See you at the Playhouse tonight?
Wow. I hadn’t seen the proposed market space under the bridge. I think that’s a great idea – it always looks so bleak right now, but there’s still a lot of pedestrian traffic in the area. I think that could work wonders.
Yes, this is an interesting proposal. I am wondering, though, what made you write this post today? Is the proposal for the commercial area under the bridge moving ahead? It seems to me to have stalled… And the only development underway in the Loops area can, if I’m not mistaken, go ahead without removal of the east loop.
I am very hopeful that the normalizing of the Granville Loops will be a great addition to the city. The success of the elimination of the eastern loop on the south side of the Bridge makes me feel that the west side should be treated the same way and a more functional park developed on that side when resources are accrued through CACs as lots are redeveloped in the area. Ideally the redesign of the west side of the south loops would include a safer, brighter connection to the west side of the park beneath the bridge along Fourth Avenue and a redesign/renovation of the underground walkway close to Fifth Avenue.
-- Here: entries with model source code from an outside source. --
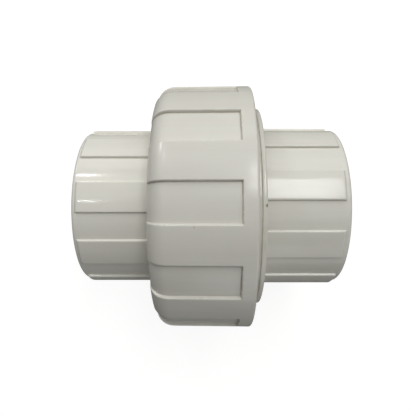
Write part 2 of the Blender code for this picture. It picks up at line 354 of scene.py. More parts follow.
# %% Make the tail piece
HUB_LANDS = 9
TAIL_LAND_ANGLE = 19.4
TAIL_LAND_CENTRE = 7.6
HUB_RECESS = 1.1
TAIL_RING = 1.6  # length of the plain ring at the hub's end
LAND_END_RUN = 0.8  # length of the slope that a land ends in
LAND_END_ROUND = 0.8
HUB_ROUND = 1.5
BAND_SHOWS = 1.3  # length of the plain band that is left outside the nut
RECESS_STOP = 0.3  # from the recesses' end to the foot of the band
STEEP = 0.04  # length of a wall that stands square
BAND_START = NUT_LEFT - BAND_SHOWS
TAIL_FLOOR_R = TAIL_HUB_R - HUB_RECESS
TAIL_RECESS_END = BAND_START - BEARING_STEP - RECESS_STOP

tail_outline = rounded([
    (TAIL_END, TAIL_FLOOR_R, HUB_ROUND),
    (TAIL_END + TAIL_RING, TAIL_FLOOR_R, 0.0),
    (TAIL_END + TAIL_RING + LAND_END_RUN, TAIL_HUB_R, LAND_END_ROUND),
    (BAND_START - BEARING_STEP, TAIL_HUB_R, 0.5),
    (BAND_START, BEARING_R, 0.4),
    (TAIL_FACE - FLANGE_THICKNESS, BEARING_R, 0.25),
    (TAIL_FACE - FLANGE_THICKNESS, FLANGE_R, 0.7),
    (TAIL_FACE, FLANGE_R, 0.7),
    (TAIL_FACE, WATERWAY_R, 0.5),
    (TAIL_END + SOCKET_DEPTH, WATERWAY_R, 0.4),
    (TAIL_END + SOCKET_DEPTH, BOTTOM_R, 0.5),
    (TAIL_END + MOUTH_CHAMFER, MOUTH_R, 0.5),
    (TAIL_END, MOUTH_R + MOUTH_CHAMFER, 0.3),
])
tail_piece = turned_piece(
    "tail_piece_moulded",
    tail_outline,
    ring_of_recesses(HUB_LANDS, TAIL_LAND_ANGLE, TAIL_LAND_CENTRE, HUB_RECESS, TAIL_HUB_R),
    [
        (TAIL_END, 1.0, 0.0, 0.0),
        (TAIL_RECESS_END - STEEP, 1.0, 0.0, 0.0),
        (TAIL_RECESS_END, 0.0, 0.0, 0.0),
    ],
    depth=HUB_RECESS,
    least_r=TAIL_FLOOR_R,
    floor_r=TAIL_FLOOR_R,
)

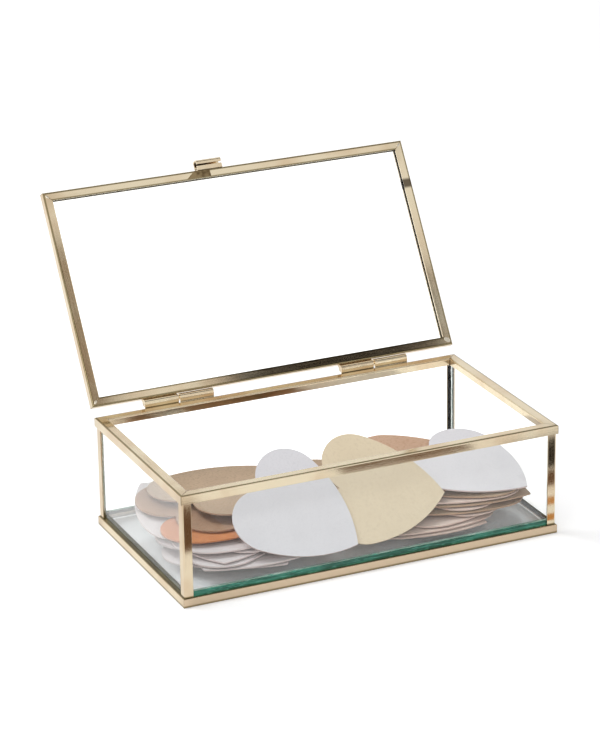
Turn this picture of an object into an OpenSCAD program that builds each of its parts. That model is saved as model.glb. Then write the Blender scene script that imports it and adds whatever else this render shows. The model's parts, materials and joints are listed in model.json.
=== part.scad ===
// Hinged glass keepsake box in a folded brass frame, open, with heart cards inside.
// Units are millimetres. +Z is up, +X runs along the long side, +Y points to the hinges.

/* [Box] */
// Outside length of the box
box_l = 220; // [212:1:260]
// Outside depth of the box, front to back
box_d = 123; // [119:1:150]
// Height of the box without its lid
box_h = 63; // [61:1:90]

/* [Frame] */
// Thickness of the folded sheet of every frame strip
sheet = 0.8; // [0.6:0.1:1]
// Height of the outer leg of the rim and base strips
rail_h = 5; // [4:0.5:6]
// Width of the base strip's shelf that carries the floor pane
shelf_w = 6; // [5:0.5:7]
// Height of the rim channel's inner leg, its top included
lip_h = 4; // [3:0.5:5]
// Width of each leg of the corner posts
post_w = 5; // [4:0.5:6]
// Width of the lid channel's two legs
lid_w = 5; // [4:0.5:6]

/* [Glass] */
// Thickness of the wall panes and the lid pane
pane = 3; // [2:0.5:3]
// Thickness of the floor pane
floor_pane = 3; // [2:0.5:4]
// Clearance round an edge of glass in its channel
fit = 0.2; // [0.1:0.1:0.4]
// Room between a wall pane and the rim channel's inner leg
bedding = 0.6; // [0.4:0.1:1]

/* [Lid] */
// Angle that the lid stands open from closed
lid_open = 122.7; // [95:0.1:130]
// Gap under the closed lid
lid_gap = 0.2; // [0.1:0.1:0.5]

/* [Hinges] */
// Outside diameter of a hinge knuckle
knuckle_d = 4; // [3.6:0.1:5]
// Length of one knuckle
knuckle_l = 20; // [14:1:24]
// Gap between the two knuckles of a hinge
knuckle_gap = 1; // [0.6:0.1:1.5]
// Diameter of a hinge pin
pin_d = 2; // [1.6:0.1:2.2]
// Radial clearance of a pin in its knuckles
pin_fit = 0.05; // [0.02:0.01:0.08]
// Distance from the end of the box to the outer end of a hinge
hinge_inset = 30; // [15:1:50]
// Clearance between the knuckles and the frame that they turn beside
hinge_gap = 0.2; // [0.1:0.1:0.4]
// Thickness of a hinge leaf
leaf_t = 0.8; // [0.6:0.1:1]
// Height of the box leaf on the rim
leaf_h = 4.2; // [3:0.1:5]
// How far the stop lip under the lid knuckle reaches down the rim
stop_h = 1.2; // [0.8:0.1:2]
// Clearance left at the stop when the lid stands open
stop_gap = 0.1; // [0.05:0.05:0.3]

/* [Pull tab] */
// Length of the pull tab
tab_l = 15; // [12:1:24]
// How far the pull tab stands out from the lid
tab_out = 6; // [5:0.5:9]
// Place of the pull tab along the lid, from its middle
tab_x = -9.5; // [-40:0.5:40]
// Outer bend radius of the pull tab
tab_r = 1.2; // [1:0.1:1.6]
// Width of the slot that the curled strip leaves open
tab_slot = 1; // [0.6:0.1:1.5]

/* [Cards] */
// Width of a heart card
heart_w = 67; // [60:1:70]
// Height of a heart card, lobes to tip
heart_h = 67; // [62:1:70]
// Radius of a heart's two lobes
lobe_r = 18.5; // [17:0.5:20]
// Angle below level at which a lobe runs on into the heart's side
lobe_end = 15; // [5:1:25]
// Thickness of a card
card_t = 0.8; // [0.5:0.1:0.8]
// Distance from one card of a pile to the next
card_pitch = 1.7; // [1.5:0.1:1.7]
// Place of the piles' curl line behind the front pane
curl_y = 38; // [34:1:44]
// Radius to which the cards have curled
curl_r = 420; // [380:10:600]
// Gap under the lowest card and between the leaning cards
card_gap = 0.3; // [0.2:0.1:0.4]
// Angle at which the two front cards lean
front_lean = 40; // [34:1:44]
// Angle at which the card on the right pile leans
right_lean = 10; // [8:1:14]

/* [Hidden] */
$fn = 72;
eps = 0.01;
// Lid channel and pane
lid_t = pane + 2 * fit + 2 * sheet;
// Rim channel: outer leg, post leg, pane, bedding and inner leg
rim_w = 3 * sheet + pane + bedding;
// Inside faces of the posts, where the panes' outer faces lie
glass_l = box_l - 4 * sheet;
glass_d = box_d - 4 * sheet;
floor_z = rail_h + floor_pane;
// Hinge axis, behind the back face and level with the knuckle's centre
knuckle_r = knuckle_d / 2;
axis_y = box_d / 2 + hinge_gap + knuckle_r;
axis_z = box_h + hinge_gap + knuckle_r;
hinge_l = 2 * knuckle_l + knuckle_gap;
left_hinge_x = -box_l / 2 + hinge_inset;
right_hinge_x = box_l / 2 - hinge_inset - hinge_l;
// Height of the lid's underside over the hinge axis when it is closed
lid_z = box_h + lid_gap;
// Furthest point of the open lid, the rounded top corner of the pull tab
reach_out = axis_y + box_d / 2 + tab_out - tab_r;
reach_up = lid_z + lid_t - axis_z - tab_r;
back_y = axis_y - reach_out * cos(lid_open) + reach_up * sin(lid_open) + tab_r;
// The origin is the bottom centre of the whole opened box
mid_y = (back_y - box_d / 2) / 2;
// Inner faces of the front pane and of the end panes, from which the cards are placed
front_y = -glass_d / 2 + pane;
end_x = glass_l / 2 - pane;
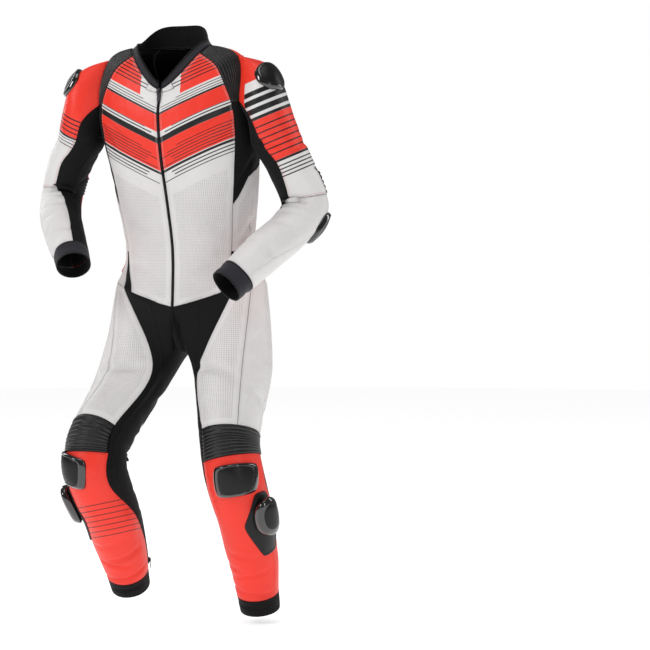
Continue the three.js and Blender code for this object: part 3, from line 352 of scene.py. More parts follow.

As for the Granville Island-like market district on the north side of False Creek beneath the bridge, I think that the idea has a lot of merit, especially if it could prominently feature a year-round farmer’s market. The proposed Burrard Gateway project at Burrard and Drake streets may well include a grocery store and I think that sort of location would be much more attractive to the grocery industry than a place beneath the bridge. However if this city has learned anything over the last couple of decades of neighbourhood building it is that more grocery stores is better than fewer grocery stores. If a company is ready to go forward with a grocery store in the Burrard Gateway project and the City can attract a grocery store to the area beneath the bridge, well then I can’t imagine the neighbours will have anything but good things to say about the commercial amenities of their neighbourhood.
Good piece, Gord. Thanks for posting.